When Robert E. Lee marched his Army of Northern Virginia into Maryland in early September 1862, Maj. Gen. George B. McClellan moved his reorganized and revitalized Army of the Potomac to meet him. The campaign included some of the bloodiest, most dramatic, and influential combat of the entire Civil War. Combined with Southern failures in the Western Theater, the fighting dashed the Confederacy's best hope for independence, convinced President Abraham Lincoln to announce the Emancipation Proclamation, and left America with what is still its bloodiest day in history.

One of the campaign's participants was Ezra A. Carman, the colonel of the 13th New Jersey Infantry. Wounded earlier in the war, Carman would achieve brigade command and fight in more than twenty battles before being mustered out as a brevet brigadier general. After the horrific fighting of September 17, 1862, he recorded in his diary that he was preparing "a good map of the Antietam battle and a full account of the action." Unbeknownst to the young officer, the project would become the most significant work of his life.

Appointed as the "Historical Expert" to the Antietam Battlefield Board in 1894, Carman and the other members solicited accounts from hundreds of veterans, scoured through thousands of letters and maps, and assimilated the material into the hundreds of cast iron tablets that still mark the field today. Carman also wrote an 1,800-page manuscript on the campaign, from its start in northern Virginia through McClellan's removal from command in November 1862. Although it remained unpublished for more than a century, many historians and students of the war consider it to be the best overall treatment of the campaign ever written.

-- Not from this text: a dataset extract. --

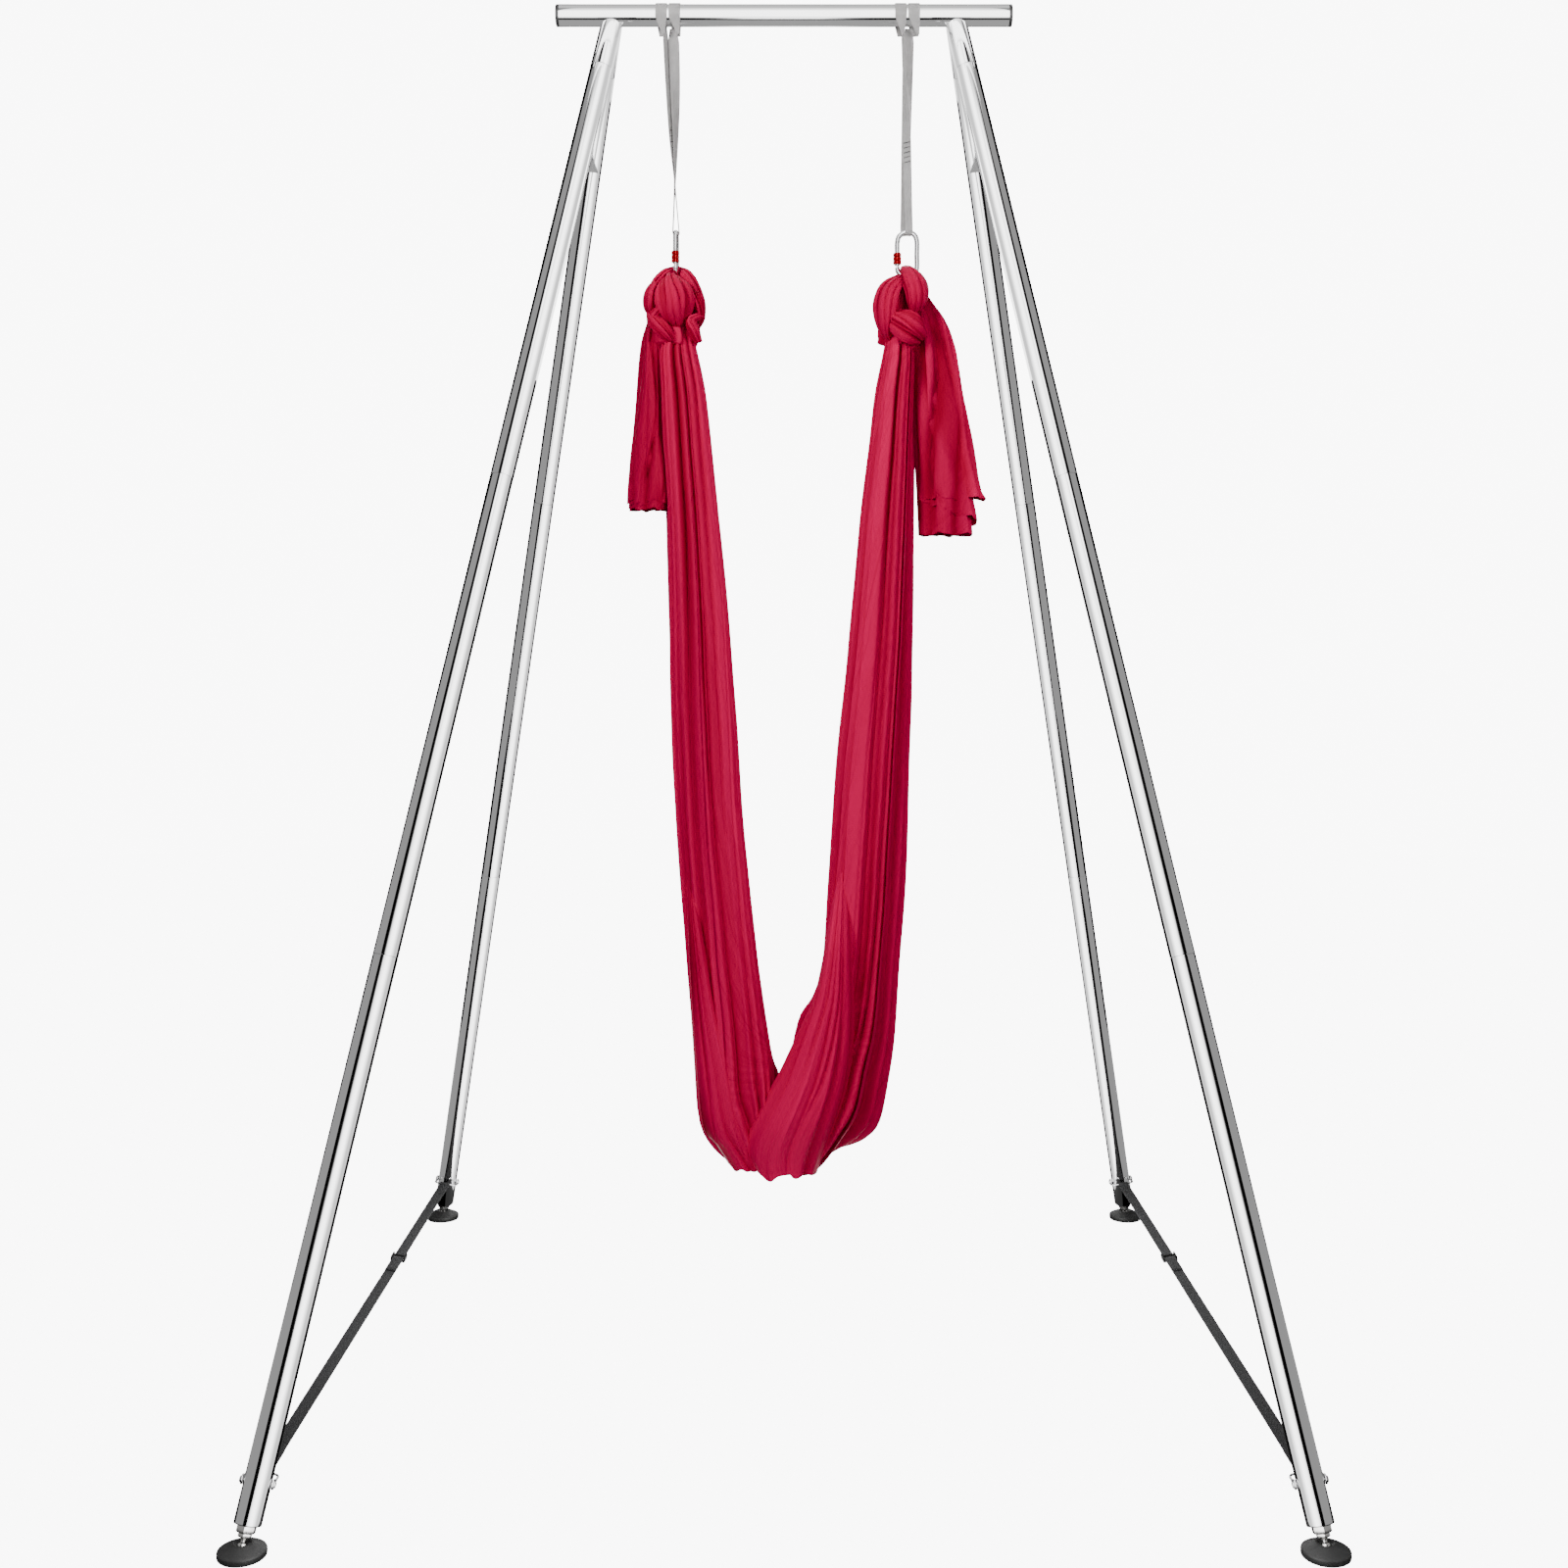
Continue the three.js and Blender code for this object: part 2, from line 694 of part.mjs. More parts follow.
const bandRadius = tubeRadius + bandGap;
const throatTop = bandRadius + slingThickness / 2;
const throatBottom = tubeRadius + throatHeight;
const strandLoop = wireRadius + bandGap + slingThickness / 2;

// One sling from its hitch on the bar to the bow. Strand turns are in degrees from local X.
function sling({ lean, bowTurn, frontTurn, backTurn, frontShift, backShift }) {
  const bandInner = around(bandRadius, tubeSides);
  const bandOuter = around(bandRadius + slingThickness, tubeSides);
  const bands = [-1, 1].map((side) => {
    const middle = (side * (slingWidth + bandSplit)) / 2;
    const low = middle - slingWidth / 2;
    const high = middle + slingWidth / 2;
    const ring = turned([
      [bandInner, low],
      [bandOuter, low],
      [bandOuter, high],
      [bandInner, high],
      [bandInner, low],
    ], tubeSides);
    return ring.rotateY(quarter);
  });
  const hitchHalf = slingWidth + bandSplit / 2;
  const throat = loft([
    [hitchHalf, throatDepth, -bandRadius * 0.8],
    [throatTip * 1.2, throatTip * 0.6, -throatBottom],
  ].map(([halfX, halfY, z]) => [
    vec(halfX, halfY, z), vec(-halfX, halfY, z), vec(-halfX, -halfY, z), vec(halfX, -halfY, z),
  ]));
  const strandSteps = 8;
  const turnOf = (degrees) => vec(
    Math.cos(THREE.MathUtils.degToRad(degrees)),
    Math.sin(THREE.MathUtils.degToRad(degrees)),
    0,
  );
  const bowAcross = turnOf(bowTurn);
  const bowOut = up.clone().cross(bowAcross);
  const strand = (side, topTurn, shift) => {
    const stations = [];
    for (let i = 0; i <= strandSteps; i += 1) {
      const share = i / strandSteps;
      const eased = THREE.MathUtils.smoothstep(share, 0.15, 0.85);
      const high = vec(shift * throatTip, side * slingThickness * 1.5, slingThickness - throatBottom);
      const low = vec(lean, 0, -slingDrop).addScaledVector(bowOut, side * strandLoop);
      const width = slingWidth + (slingBottomWidth - slingWidth) * share;
      const across = turnOf(topTurn + (bowTurn - topTurn) * eased);
      stations.push({ at: high.lerp(low, share), across, width });
    }
    return stations;
  };
  const loopSteps = 6;
  const loop = [];
  for (let i = 1; i < loopSteps; i += 1) {
    const angle = (Math.PI * i) / loopSteps;
    const at = vec(lean, 0, -slingDrop - strandLoop * Math.sin(angle));
    at.addScaledVector(bowOut, -strandLoop * Math.cos(angle));
    loop.push({ at, across: bowAcross, width: slingBottomWidth });
  }
  const front = strand(-1, frontTurn, frontShift);
  const back = strand(1, backTurn, backShift).reverse();
  const frontPiece = ribbon([...front, ...loop.slice(0, 4)]);
  const backPiece = ribbon([...loop.slice(2), ...back]);
  const barCut = bar(bandInner, -barLength / 2, barLength / 2, tubeSides).rotateY(quarter);
  const bowRadius = around(wireRadius + fitGap, wireSides);
  const bow = carabinerWire(bowRadius).rotateZ(THREE.MathUtils.degToRad(bowTurn));
  const whole = joined(throat, frontPiece, backPiece).subtract(solid(barCut));
  const hung = whole.add(joined(...bands)).subtract(solid(bow.translate(lean, 0, -slingDrop)));
  const pieces = hung.decompose();
  pieces.sort((a, b) => b.volume() - a.volume());
  return surface(pieces[0]);
}

// Silk. Ring tables hold shares of the spread between the slings and of the silk's drop.
const bowHeight = barHeight - slingDrop;
const knotBase = bowHeight - knotBelow;
const silkSpread = (rightHitch + leftHitch) / 2;
const silkMiddle = (rightHitch - leftHitch) / 2;

// One ring of folded cloth between an outer and an inner edge point in the X-Z plane.
function foldedRing(outer, inner, halfDepth, folds, foldShares) {
  const middle = outer.clone().add(inner).multiplyScalar(1 / 2);
  const half = outer.clone().sub(inner).multiplyScalar(1 / 2);
  const count = folds * foldShares.length;
  const ring = [];
  for (let i = 0; i < count; i += 1) {
    const angle = (2 * Math.PI * i) / count;
    const reach = foldShares[i % foldShares.length];
    const point = middle.clone().addScaledVector(half, reach * Math.cos(angle));
    ring.push(point.add(vec(0, halfDepth * reach * Math.sin(angle), 0)));
  }
  return ring;
}

const knotProfileShares = [
  [0, 0.6], [0.06, 0.78], [0.2, 0.95], [0.4, 1], [0.6, 0.98], [0.78, 0.84], [0.9, 0.62], [1, 0.3],
];
const pleatShares = [1, 0.95, 0.9, 0.95];
const upperShare = 0.5;

// The arch of cloth through the carabiner: distance out as a share of the knot's half width,
// depth as a share of the eye's height, then thickness and breadth as shares of the half width.
const archShares = [
  [-0.4, 1.75, 0.22, 0.4], [-0.6, 1.38, 0.3, 0.48], [-0.54, 1.12, 0.27, 0.48],
  [-0.38, 0.98, 0.24, 0.44], [-0.235, 0.9, 0.2, 0.36], [-0.16, 0.88, 0.15, 0.15],
  [0.16, 0.88, 0.15, 0.15], [0.235, 0.9, 0.2, 0.36], [0.38, 0.98, 0.24, 0.44],
  [0.54, 1.12, 0.27, 0.48], [0.6, 1.38, 0.3, 0.48], [0.4, 1.75, 0.22, 0.4],
];
const archSides = 8;

// Knot about the point below its carabiner. The arch runs along local Y before it is turned.
function knotSolid(centreShift, halfWidth, archTurn, grow) {
  const ball = loft(knotProfileShares.map(([height, width]) => {
    const z = -knotBelow + height * knotHeight;
    const ring = [];
    const count = knotPleats * pleatShares.length;
    for (let i = 0; i < count; i += 1) {
      const angle = (2 * Math.PI * i) / count;
      const reach = width * pleatShares[i % pleatShares.length];
      const x = centreShift + (halfWidth + grow) * reach * Math.cos(angle);
      const y = (knotHalfDepth + grow) * reach * Math.sin(angle);
      ring.push(vec(x, y, z + (height > upperShare ? grow : -grow)));
    }
    return ring;
  }));
  const arch = loft(archShares.map(([outShare, downShare, thickShare, broadShare], index) => {
    const before = archShares[Math.max(index - 1, 0)];
    const after = archShares[Math.min(index + 1, archShares.length - 1)];
    const along = vec(0, (after[0] - before[0]) * halfWidth, (before[1] - after[1]) * eyeHeight);
    const face = vec(1, 0, 0).cross(along.normalize());
    const middle = vec(fitGap * 10, outShare * halfWidth, -downShare * eyeHeight);
    const thick = thickShare * halfWidth + grow;
    const broad = broadShare * halfWidth + grow;
    const ring = [];
    for (let i = 0; i < archSides; i += 1) {
      const angle = (2 * Math.PI * i) / archSides;
      const point = middle.clone().add(vec(broad * Math.cos(angle), 0, 0));
      ring.push(point.addScaledVector(face, thick * Math.sin(angle)));
    }
    return ring;
  }));
  arch.rotateZ(THREE.MathUtils.degToRad(archTurn));
  return joined(ball, arch);
}

function clearOfCarabiner(body, turn) {
  const clear = around(wireRadius + silkGap, wireSides);
  const wire = carabinerWire(clear).rotateZ(THREE.MathUtils.degToRad(turn));
  return body.subtract(solid(wire));
}

// Rings of the silk from the left knot down, round the low point and up to the right knot:
// outer edge across and down, inner edge across and down.
const silkRingShares = [
  [-1.08, -0.014, -0.755, -0.014], [-1.095, 0.011, -0.737, 0.011],
  [-1.08, 0.058, -0.672, 0.058], [-1.065, 0.116, -0.622, 0.116],
  [-1.03, 0.187, -0.573, 0.187], [-1.01, 0.292, -0.5, 0.292],
  [-0.992, 0.432, -0.424, 0.432], [-0.943, 0.572, -0.359, 0.572],
  [-0.866, 0.713, -0.244, 0.713], [-0.817, 0.79, -0.172, 0.783],
  [-0.78, 0.862, -0.115, 0.83], [-0.73, 0.934, -0.085, 0.853],
  [-0.53, 0.98, -0.07, 0.865], [-0.34, 0.99, -0.058, 0.871],
  [-0.15, 1, -0.048, 0.874], [0.04, 1, -0.036, 0.874],
  [0.19, 0.998, -0.022, 0.871], [0.42, 0.973, -0.008, 0.864],
  [0.63, 0.953, 0.006, 0.853], [0.735, 0.93, 0.03, 0.83],
  [0.8, 0.885, 0.085, 0.8], [0.865, 0.83, 0.2, 0.775],
  [0.905, 0.745, 0.28, 0.735], [0.96, 0.643, 0.32, 0.643],
  [1, 0.502, 0.39, 0.502], [1.04, 0.362, 0.489, 0.362],
  [1.06, 0.221, 0.576, 0.221], [1.065, 0.116, 0.668, 0.116],
  [1.07, 0.058, 0.72, 0.058], [1.07, 0.011, 0.782, 0.011],
  [1.05, -0.014, 0.8, -0.014],
];
const foldShares = [1, 0.58, 0.36];

function silkPlace(acrossShare, downShare) {
  return vec(silkMiddle + acrossShare * silkSpread, 0, knotBase - downShare * silkDrop);
}

const bottomSpreadShare = 0.3;

function silkBody() {
  return loft(silkRingShares.map(([outX, outZ, inX, inZ]) => {
    const nearBottom = THREE.MathUtils.smoothstep((outZ + inZ) / 2, 0.6, 0.95);
    const halfDepth = silkHalfDepth * (1 + bottomSpreadShare * nearBottom);
    const outer = silkPlace(outX, outZ);
    return foldedRing(outer, silkPlace(inX, inZ), halfDepth, silkFolds, foldShares);
  }));
}

// Tails: left and right edges as shares of the silk's spread, depth and drop as shares.
const leftTailShares = [
  [-1.12, -1.2, -0.14, 0.4], [-1.14, -1.23, 0.02, 0.5], [-1.13, -1.245, 0.23, 0.62],
  [-1.11, -1.28, 0.42, 0.74], [-1.085, -1.315, 0.62, 0.84], [-1.05, -1.33, 0.8, 0.92],
  [-1.045, -1.345, 1, 1],
];
const rightTailShares = [
  [1.1, 1.17, -0.22, 0.4], [1.1, 1.3, -0.1, 0.55], [1.09, 1.39, 0.05, 0.62],
  [1.085, 1.46, 0.25, 0.74], [1.085, 1.53, 0.48, 0.84], [1.085, 1.6, 0.74, 0.95],
  [1.085, 1.62, 0.88, 1], [1.085, 1.48, 1, 1],
];
const tailDepth = 34;

function tail(shares, drop) {
  return loft(shares.map(([innerShare, outerShare, downShare, depthShare]) => {
    const z = knotBase - downShare * drop;
    const outer = vec(silkMiddle + outerShare * silkSpread, 0, z);
    const inner = vec(silkMiddle + innerShare * silkSpread, 0, z);
    return foldedRing(outer, inner, tailDepth * depthShare, tailFolds, foldShares);
  }));
}

const sides = {
  left: {
    hitch: -leftHitch,
    knotCentre: leftKnotInset - leftHitch,
    knotHalfWidth: leftKnotHalfWidth,
    tailShares: leftTailShares,
    tailDrop: leftTailDrop,
    form: {
      lean: leftSlingLean,
      bowTurn: 90,
      frontTurn: 90,
      backTurn: 12,
      frontShift: -0.9,
      backShift: 0.5,
    },
  },
  right: {
    hitch: rightHitch,
    knotCentre: rightHitch - rightKnotInset,
    knotHalfWidth: rightKnotHalfWidth,
    tailShares: rightTailShares,
    tailDrop: rightTailDrop,
    form: {
      lean: 0,
      bowTurn: 0,
      frontTurn: 8,
      backTurn: 55,
      frontShift: -0.3,
      backShift: 0.3,
    },
  },
};

const knotCutters = [];

for (const [name, side] of Object.entries(sides)) {
  const { form } = side;
  const slingGroup = new THREE.Group();
  slingGroup.position.set(side.hitch, 0, barHeight);
  rig.add(slingGroup);
  addPiece(slingGroup, `sling_${name}`, sling(form), greyWebbing);
  const carabiner = new THREE.Group();
  carabiner.position.set(side.hitch + form.lean, 0, bowHeight);
  rig.add(carabiner);
  const metal = new THREE.Group();
  metal.rotation.z = THREE.MathUtils.degToRad(form.bowTurn);
  carabiner.add(metal);
  addPiece(metal, `carabiner_${name}`, carabinerBody(), steel);
  addPiece(metal, `gate_${name}`, gate(), steel);
  addPiece(metal, `screw_sleeve_${name}`, screwSleeve(), redAnodised);
  const shift = side.knotCentre - carabiner.position.x;
  const knot = knotSolid(shift, side.knotHalfWidth, form.bowTurn, 0);
  const cleared = clearOfCarabiner(knot, form.bowTurn);
  addPiece(carabiner, `silk_knot_${name}`, surface(cleared), silk);
  const cutter = surface(knotSolid(shift, side.knotHalfWidth, form.bowTurn, silkGap));
  cutter.translate(carabiner.position.x, 0, bowHeight);
  knotCutters.push(cutter);
}

function belowKnots(geometry) {
  const cut = knotCutters.reduce((body, cutter) => body.subtract(solid(cutter)), solid(geometry));
  const pieces = cut.decompose();
  pieces.sort((a, b) => b.volume() - a.volume());
  return surface(pieces[0]);
}

addPiece(rig, 'silk_hammock', belowKnots(silkBody()), silk);
for (const [name, side] of Object.entries(sides)) {
  addPiece(rig, `silk_tail_${name}`, belowKnots(tail(side.tailShares, side.tailDrop)), silk);
}

export default rig;
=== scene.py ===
import json
import math
import random

import bpy
import numpy as np
from mathutils import Matrix, Vector, noise

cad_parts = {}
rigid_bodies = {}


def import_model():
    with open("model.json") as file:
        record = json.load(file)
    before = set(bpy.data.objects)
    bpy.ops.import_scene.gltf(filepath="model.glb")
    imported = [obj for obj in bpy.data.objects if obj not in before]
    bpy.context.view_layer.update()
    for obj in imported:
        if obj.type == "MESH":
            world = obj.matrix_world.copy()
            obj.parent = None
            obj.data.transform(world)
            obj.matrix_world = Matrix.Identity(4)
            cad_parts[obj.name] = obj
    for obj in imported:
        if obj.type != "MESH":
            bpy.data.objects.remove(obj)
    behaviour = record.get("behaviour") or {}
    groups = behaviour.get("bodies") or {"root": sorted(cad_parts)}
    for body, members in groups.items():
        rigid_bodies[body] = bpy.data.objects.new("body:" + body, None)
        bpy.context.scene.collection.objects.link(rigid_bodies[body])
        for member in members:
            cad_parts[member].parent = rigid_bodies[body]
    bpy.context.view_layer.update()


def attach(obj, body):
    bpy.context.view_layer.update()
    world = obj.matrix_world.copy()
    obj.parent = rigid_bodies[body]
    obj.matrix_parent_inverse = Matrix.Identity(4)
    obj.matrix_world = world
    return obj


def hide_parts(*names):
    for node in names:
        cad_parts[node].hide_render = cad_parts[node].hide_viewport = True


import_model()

# Metres, +Z up, the floor at z = 0, the front of the rig at -Y. The sizes are the frame's.
QUARTER = math.pi / 2
FULL_TURN = 2 * math.pi

BAR_HEIGHT = 2.926
BAR_LENGTH = 1.0
TUBE_RADIUS = 0.024
TUBE_WALL = 0.002
BORE_RADIUS = TUBE_RADIUS - TUBE_WALL
FIT_GAP = 0.0003
CAP_FLANGE = 0.007
CAP_PLUG = 0.018
CAP_BEVEL = 0.0012
CAP_DISH = 0.0008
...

Dr. Thomas G. Clemens (editor), recognized internationally as one of the foremost historians of the Maryland Campaign, has spent more than two decades studying Antietam and editing and richly annotating Carman's exhaustively written manuscript. The result is 'The Maryland Campaign of September 1862', Carman's magisterial account published for the first time in two volumes. Jammed with firsthand accounts, personal anecdotes, maps, photos, a biographical dictionary, and a database of veterans' accounts of the fighting, this long-awaited study will be read and appreciated as battle history at its finest.

About the Authors: Ezra Ayres Carman was born in Oak Tree, New Jersey, on February 27, 1834, and educated at Western Military Academy in Kentucky. He fought with New Jersey organizations throughout the Civil War, mustering out as a brevet brigadier general. He was appointed to the Antietam National Cemetery Board of Trustees and later to the Antietam Battlefield Board in 1894. Carman also served on the Chattanooga-Chickamauga Battlefield Commission. He died in 1909 on Christmas day and was buried just below the Custis-Lee mansion in Arlington Cemetery.

Thomas G. Clemens earned his doctoral degree at George Mason University, where he studied under Maryland Campaign historian Dr. Joseph L. Harsh. Tom has published a wide variety of magazine articles and book reviews, has appeared in several documentary programs, and is a licensed tour guide at Antietam National Battlefield. An instructor at Hagerstown Community College, he also helped found and is the current president of Save Historic Antietam Foundation, Inc., a preservation group dedicated to saving historic properties.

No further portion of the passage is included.